**** Supplied data ****
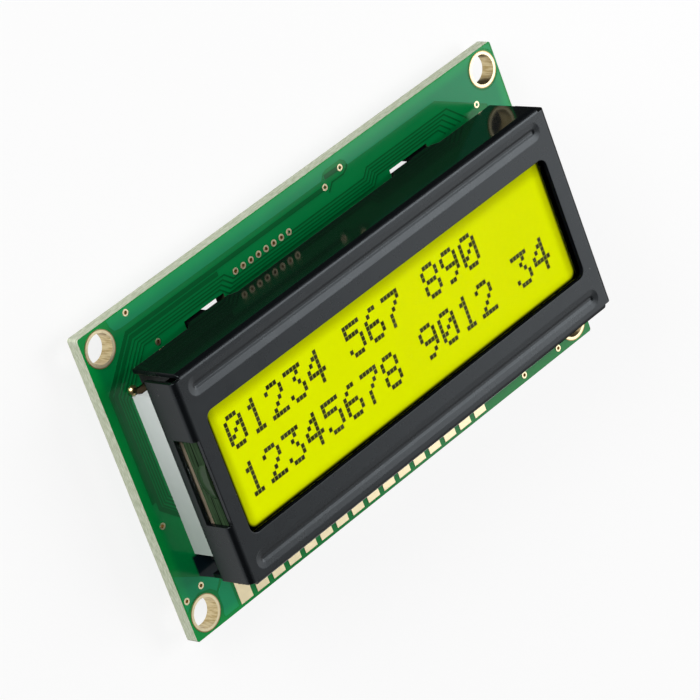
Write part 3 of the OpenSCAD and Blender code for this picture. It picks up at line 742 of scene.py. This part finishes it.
# %% The poured areas of the front
pours = {
    "pour_upper": [
        [(-28.3, 18.0), (32.25, 18.0), (32.25, -13.0), (29.2, -13.0), (29.2, 12.2),
         (22.3, 16.2), (8.1, 16.2), (7.85, 16.85), (7.35, 17.25), (5.0, 17.25),
         (4.45, 17.05), (3.95, 16.4), (-26.9, 16.4), (-27.75, 16.55), (-28.1, 17.1)],
        ring(-25.65, 17.5, 0.36, 16), ring(MOUNT_X, MOUNT_Y, 2.3), ring(27.75, 12.85, 0.36, 16)],
    "pour_lower_left": [
        [(-32.3, -10.2), (-28.9, -12.2), (-26.9, -13.6), (-27.9, -14.6), (-28.6, -13.9),
         (-30.2, -13.45), (-31.6, -13.95), (-32.3, -14.6)],
        ring(-29.5, -12.95, 0.36, 16), ring(-31.9, -13.4, 0.3, 16)],
    "pour_by_header": [
        [(-27.85, -14.9), (-26.6, -13.9), (-25.95, -13.9), (-25.95, -17.7), (-28.05, -17.7),
         (-28.1, -17.3), (-27.85, -16.5)]],
    "pour_lower_right": [[(15.2, -17.05), (27.9, -17.05), (27.9, -13.8), (15.2, -13.8)]],
}
for name, lines in pours.items():
    piece = grow(name, *chains(lines, 0.0, True), pour, copper_green,
                 pour_height=copper_height * MM, pour_level=board_top)
    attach(piece, "root")
    print(name, "faces:", len(piece.data.polygons),
          "size:", [round(v / MM, 2) for v in piece.dimensions])

# %% [markdown]
# ## The floor
# A pale floor that shows white to the camera and through the holes, and that still
# keeps a trace of the module's shadow. Mirrored in gold or paint it glows by position,
# as painted light and painted shadow: bright only on the left and below, and dark under
# the board and past its right and upper edges.

# %% Make the floor
floor_mesh = bpy.data.meshes.new("floor")
reach_out = 2.0                      # metres, each way
floor_mesh.from_pydata([(-reach_out, -reach_out, 0), (reach_out, -reach_out, 0),
                        (reach_out, reach_out, 0), (-reach_out, reach_out, 0)],
                       [], [(0, 1, 2, 3)])
floor = bpy.data.objects.new("floor", floor_mesh)
bpy.context.scene.collection.objects.link(floor)
floor_finish = bpy.data.materials.new("floor")
floor_finish.use_nodes = True
tree = floor_finish.node_tree
tree.nodes.clear()
rays = place(tree, "ShaderNodeLightPath")
seen = math_node(tree, "MAXIMUM", rays.outputs["Is Camera Ray"],
                 rays.outputs["Is Transmission Ray"])
WHITE = (1.0, 1.0, 1.0, 1.0)
paper = place(tree, "ShaderNodeBsdfDiffuse", {"Color": (0.2, 0.2, 0.2, 1.0)})
shine = place(tree, "ShaderNodeEmission", {"Color": WHITE, "Strength": 0.84})
both = place(tree, "ShaderNodeAddShader", {0: paper.outputs[0], 1: shine.outputs[0]})
dull = place(tree, "ShaderNodeBsdfDiffuse", {"Color": (0.6, 0.6, 0.6, 1.0)})
axes = split(tree, object_mm(tree))
painted_shadow_inside = (4.5, 3.0)             # from this far inside the board's edge, dark to bright
painted_light_limits = (31.3, 17.8)         # past these the mirrored floor is dark too
limit_softness = 0.5
clear = math_node(tree, "MAXIMUM", *(
    ramp(tree, math_node(tree, "ABSOLUTE", axes[i]), *(half - inset for inset in painted_shadow_inside))
    for i, half in enumerate((BOARD_X, BOARD_Y))))
for i, limit in enumerate(painted_light_limits):
    clear = math_node(tree, "MULTIPLY", clear, ramp(
        tree, axes[i], limit - limit_softness, limit + limit_softness, 1.0, 0.0))
# painted light and painted shadow: the mirrored floor's emission follows this mask
mirrored_dark, mirrored_bright = 0.03, 0.66
mirrored = place(tree, "ShaderNodeEmission", {
    "Color": WHITE, "Strength": ramp(tree, clear, 0.0, 1.0, mirrored_dark, mirrored_bright)})
bounce = place(tree, "ShaderNodeMixShader", {0: rays.outputs["Is Glossy Ray"],
                                             1: dull.outputs[0], 2: mirrored.outputs[0]})
choice = place(tree, "ShaderNodeMixShader", {0: seen, 1: bounce.outputs[0],
                                             2: both.outputs[0]})
place(tree, "ShaderNodeOutputMaterial", {"Surface": choice.outputs[0]})
floor_mesh.materials.append(floor_finish)

# %% [markdown]
# ## Light
# A plain studio: a soft sky that is brighter on the right, and three soft boxes. The
# strip shows in the parts of the bezel's beads that tilt to it, the panel in the right
# half of its flat face, and the fill lights the board from the upper left.

# %% The sky
world = bpy.data.worlds.new("studio")
bpy.context.scene.world = world
world.use_nodes = True
tree = world.node_tree
tree.nodes.clear()
direction = place(tree, "ShaderNodeTexCoord").outputs["Generated"]
bright_side = (0.8, -0.4, 0.45)
towards = place(tree, "ShaderNodeVectorMath", {0: direction, 1: bright_side},
                operation="DOT_PRODUCT").outputs["Value"]
dim, bright = 0.02, 0.42
level = ramp(tree, towards, 0.35, 0.95, dim, bright)
sky = place(tree, "ShaderNodeBackground", {"Color": WHITE, "Strength": level})
white = place(tree, "ShaderNodeBackground", {"Color": WHITE, "Strength": 1.0})
rays = place(tree, "ShaderNodeLightPath")
choice = place(tree, "ShaderNodeMixShader", {0: rays.outputs["Is Camera Ray"],
                                             1: sky.outputs[0], 2: white.outputs[0]})
place(tree, "ShaderNodeOutputWorld", {"Surface": choice.outputs[0]})

# %% The soft boxes
def soft_box(name, place_mm, aim_mm, size_mm, radiance):
    """A rectangular lamp whose strength is the brightness of its own surface. It looks
    at its aim, or straight down where there is none."""
    data = bpy.data.lights.new(name, "AREA")
    data.shape = "RECTANGLE"
    data.size, data.size_y = (s * MM for s in size_mm)
    data.energy = radiance * math.pi * data.size * data.size_y
    lamp = bpy.data.objects.new(name, data)
    bpy.context.scene.collection.objects.link(lamp)
    lamp.location = Vector(place_mm) * MM
    if aim_mm:
        towards = Vector(aim_mm) - Vector(place_mm)
        lamp.rotation_euler = towards.to_track_quat("-Z", "Y").to_euler()
    return lamp


soft_box("strip", (330, 22, 310), None, (360, 185), 4.2)
soft_box("panel", (433, -195, 310), None, (390, 270), 1.35)
soft_box("fill", (-420, 420, 190), (0, 0, 5), (420, 300), 8.5)

bpy.context.scene.view_settings.view_transform = "Standard"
****
## Description of the task
Repeat the listing in full, keeping every line exactly as it is.

## Answer below
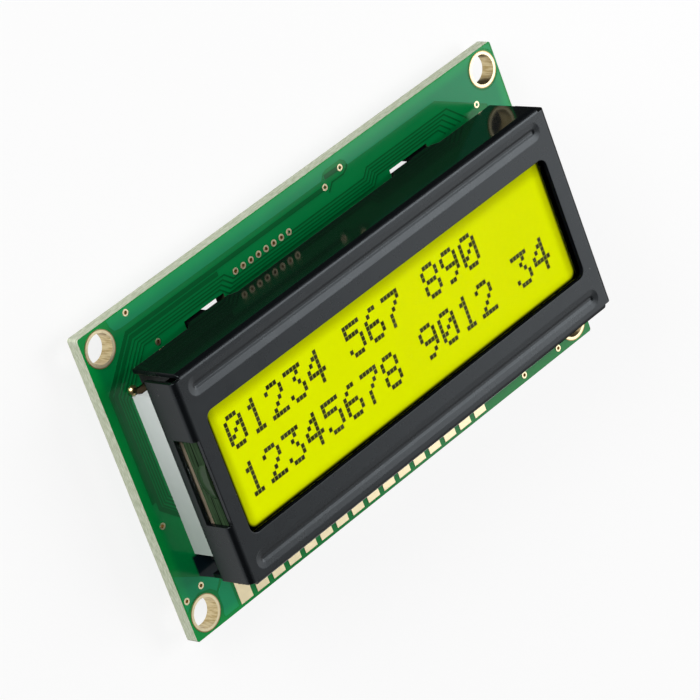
Write part 3 of the OpenSCAD and Blender code for this picture. It picks up at line 742 of scene.py. This part finishes it.
# %% The poured areas of the front
pours = {
    "pour_upper": [
        [(-28.3, 18.0), (32.25, 18.0), (32.25, -13.0), (29.2, -13.0), (29.2, 12.2),
         (22.3, 16.2), (8.1, 16.2), (7.85, 16.85), (7.35, 17.25), (5.0, 17.25),
         (4.45, 17.05), (3.95, 16.4), (-26.9, 16.4), (-27.75, 16.55), (-28.1, 17.1)],
        ring(-25.65, 17.5, 0.36, 16), ring(MOUNT_X, MOUNT_Y, 2.3), ring(27.75, 12.85, 0.36, 16)],
    "pour_lower_left": [
        [(-32.3, -10.2), (-28.9, -12.2), (-26.9, -13.6), (-27.9, -14.6), (-28.6, -13.9),
         (-30.2, -13.45), (-31.6, -13.95), (-32.3, -14.6)],
        ring(-29.5, -12.95, 0.36, 16), ring(-31.9, -13.4, 0.3, 16)],
    "pour_by_header": [
        [(-27.85, -14.9), (-26.6, -13.9), (-25.95, -13.9), (-25.95, -17.7), (-28.05, -17.7),
         (-28.1, -17.3), (-27.85, -16.5)]],
    "pour_lower_right": [[(15.2, -17.05), (27.9, -17.05), (27.9, -13.8), (15.2, -13.8)]],
}
for name, lines in pours.items():
    piece = grow(name, *chains(lines, 0.0, True), pour, copper_green,
                 pour_height=copper_height * MM, pour_level=board_top)
    attach(piece, "root")
    print(name, "faces:", len(piece.data.polygons),
          "size:", [round(v / MM, 2) for v in piece.dimensions])

# %% [markdown]
# ## The floor
# A pale floor that shows white to the camera and through the holes, and that still
# keeps a trace of the module's shadow. Mirrored in gold or paint it glows by position,
# as painted light and painted shadow: bright only on the left and below, and dark under
# the board and past its right and upper edges.

# %% Make the floor
floor_mesh = bpy.data.meshes.new("floor")
reach_out = 2.0                      # metres, each way
floor_mesh.from_pydata([(-reach_out, -reach_out, 0), (reach_out, -reach_out, 0),
                        (reach_out, reach_out, 0), (-reach_out, reach_out, 0)],
                       [], [(0, 1, 2, 3)])
floor = bpy.data.objects.new("floor", floor_mesh)
bpy.context.scene.collection.objects.link(floor)
floor_finish = bpy.data.materials.new("floor")
floor_finish.use_nodes = True
tree = floor_finish.node_tree
tree.nodes.clear()
rays = place(tree, "ShaderNodeLightPath")
seen = math_node(tree, "MAXIMUM", rays.outputs["Is Camera Ray"],
                 rays.outputs["Is Transmission Ray"])
WHITE = (1.0, 1.0, 1.0, 1.0)
paper = place(tree, "ShaderNodeBsdfDiffuse", {"Color": (0.2, 0.2, 0.2, 1.0)})
shine = place(tree, "ShaderNodeEmission", {"Color": WHITE, "Strength": 0.84})
both = place(tree, "ShaderNodeAddShader", {0: paper.outputs[0], 1: shine.outputs[0]})
dull = place(tree, "ShaderNodeBsdfDiffuse", {"Color": (0.6, 0.6, 0.6, 1.0)})
axes = split(tree, object_mm(tree))
painted_shadow_inside = (4.5, 3.0)             # from this far inside the board's edge, dark to bright
painted_light_limits = (31.3, 17.8)         # past these the mirrored floor is dark too
limit_softness = 0.5
clear = math_node(tree, "MAXIMUM", *(
    ramp(tree, math_node(tree, "ABSOLUTE", axes[i]), *(half - inset for inset in painted_shadow_inside))
    for i, half in enumerate((BOARD_X, BOARD_Y))))
for i, limit in enumerate(painted_light_limits):
    clear = math_node(tree, "MULTIPLY", clear, ramp(
        tree, axes[i], limit - limit_softness, limit + limit_softness, 1.0, 0.0))
# painted light and painted shadow: the mirrored floor's emission follows this mask
mirrored_dark, mirrored_bright = 0.03, 0.66
mirrored = place(tree, "ShaderNodeEmission", {
    "Color": WHITE, "Strength": ramp(tree, clear, 0.0, 1.0, mirrored_dark, mirrored_bright)})
bounce = place(tree, "ShaderNodeMixShader", {0: rays.outputs["Is Glossy Ray"],
                                             1: dull.outputs[0], 2: mirrored.outputs[0]})
choice = place(tree, "ShaderNodeMixShader", {0: seen, 1: bounce.outputs[0],
                                             2: both.outputs[0]})
place(tree, "ShaderNodeOutputMaterial", {"Surface": choice.outputs[0]})
floor_mesh.materials.append(floor_finish)

# %% [markdown]
# ## Light
# A plain studio: a soft sky that is brighter on the right, and three soft boxes. The
# strip shows in the parts of the bezel's beads that tilt to it, the panel in the right
# half of its flat face, and the fill lights the board from the upper left.

# %% The sky
world = bpy.data.worlds.new("studio")
bpy.context.scene.world = world
world.use_nodes = True
tree = world.node_tree
tree.nodes.clear()
direction = place(tree, "ShaderNodeTexCoord").outputs["Generated"]
bright_side = (0.8, -0.4, 0.45)
towards = place(tree, "ShaderNodeVectorMath", {0: direction, 1: bright_side},
                operation="DOT_PRODUCT").outputs["Value"]
dim, bright = 0.02, 0.42
level = ramp(tree, towards, 0.35, 0.95, dim, bright)
sky = place(tree, "ShaderNodeBackground", {"Color": WHITE, "Strength": level})
white = place(tree, "ShaderNodeBackground", {"Color": WHITE, "Strength": 1.0})
rays = place(tree, "ShaderNodeLightPath")
choice = place(tree, "ShaderNodeMixShader", {0: rays.outputs["Is Camera Ray"],
                                             1: sky.outputs[0], 2: white.outputs[0]})
place(tree, "ShaderNodeOutputWorld", {"Surface": choice.outputs[0]})

# %% The soft boxes
def soft_box(name, place_mm, aim_mm, size_mm, radiance):
    """A rectangular lamp whose strength is the brightness of its own surface. It looks
    at its aim, or straight down where there is none."""
    data = bpy.data.lights.new(name, "AREA")
    data.shape = "RECTANGLE"
    data.size, data.size_y = (s * MM for s in size_mm)
    data.energy = radiance * math.pi * data.size * data.size_y
    lamp = bpy.data.objects.new(name, data)
    bpy.context.scene.collection.objects.link(lamp)
    lamp.location = Vector(place_mm) * MM
    if aim_mm:
        towards = Vector(aim_mm) - Vector(place_mm)
        lamp.rotation_euler = towards.to_track_quat("-Z", "Y").to_euler()
    return lamp


soft_box("strip", (330, 22, 310), None, (360, 185), 4.2)
soft_box("panel", (433, -195, 310), None, (390, 270), 1.35)
soft_box("fill", (-420, 420, 190), (0, 0, 5), (420, 300), 8.5)

bpy.context.scene.view_settings.view_transform = "Standard"